Türkiye’yi hayallerinden uzaklaştıran her şeyi, bizi bataklığa sürükleyen hamleler olarak görmediğimiz sürece yola çıkmanın anlamı yok. Türkiye’nin hayalleri olmalı. Bu hayalleri gerçekleştirecek bir ufku ve cesareti olmalı. Aksi takdirde tek hayali sizin hayallerinizin gerçekleşmesi olanları hayal kırıklığına uğratmış olur.
İşte burası önemli. Sadece bir kelime sizi anlatmaya ve tarif etmeye yetiyor aslında: Hayal. Sizi onlardan uzak durmaya çağıranları, onları terk ettiğiniz takdirde sizinle yol yürüyeceğini söyleyenleri dinlersek kaybederiz.
Son on yıl Türkiye’nin ‘ben de varım’ dediği bir dönem oldu. Bu coğrafyada varım ve benim varlığım aynı zamanda kaderimdir dediği bir dönem. Korkularından kurtulmaya, arınmaya ve kendisiyle kader birliği etmiş herkesle yol yürümeye varım dediği. Varlığını ilan ettiği andan itibaren onca düşmanın üzerine bir kat fazlasını eklediği bir dönem.
Şimdi yeniden ve durmaksızın geri çekilmeye, haddimizi bilmeye, aklımızı başımıza almaya, razı olmaya, boyun eğmeye davet edildiğimiz şu günlerde bunları unutmayalım.

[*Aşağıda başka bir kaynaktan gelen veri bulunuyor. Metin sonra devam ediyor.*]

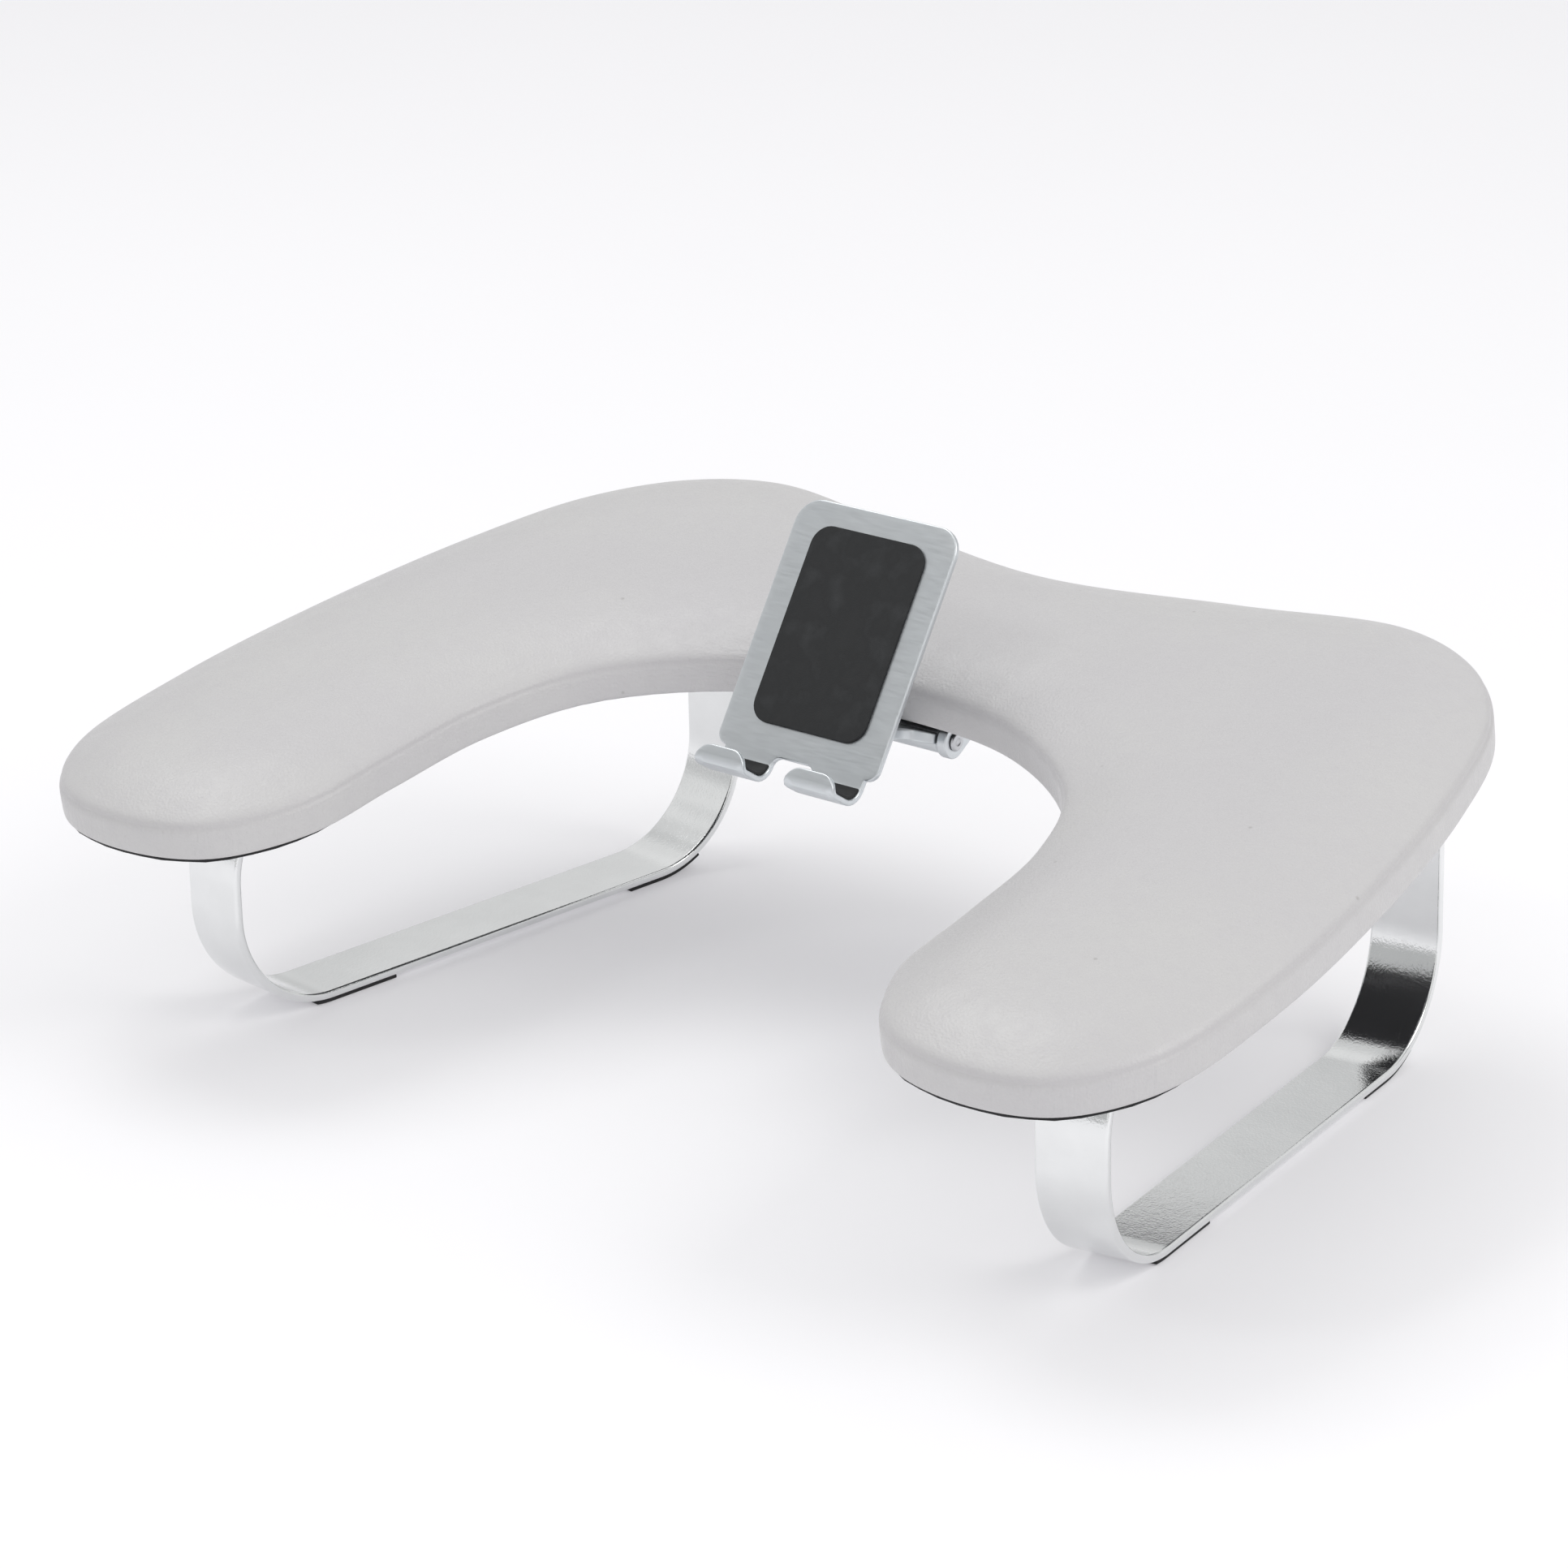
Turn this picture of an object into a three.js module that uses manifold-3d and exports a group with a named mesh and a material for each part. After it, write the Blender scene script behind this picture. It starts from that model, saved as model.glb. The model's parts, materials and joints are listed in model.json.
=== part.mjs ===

1 Kasım seçimlerinin sonuçlarını pek çok açıdan konuştuk. Anlamaya çalıştık. Bunca sıkıntıya, bunca baskıya, bundan ötesi bilgi kirliliğine rağmen milletin nasıl olup da böyle bir tercihte bulunduğunu kavramaya gayret ettik. Çok değil sadece beş ay önce, kırgın, küskün ve umutsuz olduğunu sandığa fısıldayan milyonların, nasıl olup da böyle bir hamle yaptığını; olup biteni anlamaya yetmeyen bilmem hangi disiplinin yöntemleriyle, deyim yerindeyse ağzımız açık izledik.
Oysa bir tek mesajı vardı belki de olup bitenin...
Hayallerime sahip çık. Kaderime sahip çık. Bir kez varım dediysen, bir daha çıktığın yoldan sakın ola dönme. Sana inandım, güvendim. Beni bir daha hayal kırıklığına uğratma. Büyüklüğünü göster. Dün sana yan bakanı, yanından kaçanı, bugün uzak duranı, kimin ne dediğine bakmadan kucakla.
Düşene vurma, düşmek üzere olanı elinden tut. Hata yapanı affet. Siyasi sınırlarına mahkum edildiğin günlerin alışkanlıklarını bırak. Mazlum edebiyatı yapma, mağdurum mazeretine hiç sığınma. Mazlumların ve mağdurların sana el uzattığını asla unutma.
Gönül coğrafyanda, gönüldaşlarınla, kimin hangi dilden, dinden olduğuna bakmadan sadece ‘gönül dili’yle konuş. Unuttuklarını hatırla, sana geleni geri çevirme. Kalbin bu coğrafyanın kalbi olsun. Sözlerin onların sözü, ahdin onların ahdi olsun.
Eğer bu millet bunca eksiğimize, hatamıza ve zaafımıza rağmen hala hayallerini emanet ediyorsa, hiçbir şey bundan daha değerli olamaz.
Kimlerin kaderi bizimle bir, kimlerin hayalleri bizim hayallerimiz diye sormadan çıkılan her yol tuzaktır. Eğer hakikaten kalbimiz, bütün tuzakların üzerinde olana ve onları parçalayıp bozana teslim olmuşsa, işte o zaman emanet yerini bulmuş demektir.
Yüzyıllar önce dört bir yandan kuşatılan Endülüs Müslümanlarının Sultan Beyazıd’a yazdığı mektubun hitap kısmını bir kez daha hatırlayalım:
‘Efendimiz, dinimizin ve dünyamızın güvencesi! Padişahımız, Sultanımız, din ve dünya yardımcımız! Adaletin dirilticisi! Zulme uğramışların koruyucusu! Arapların, Acemlerin, Türklerin ve Kürtlerin Sultanı! Darda kalmışların koruyucusu, kafirleri dize getiren efendimiz!’
Hayallerimiz kaderimizdir. Ötesi felaketimizdir.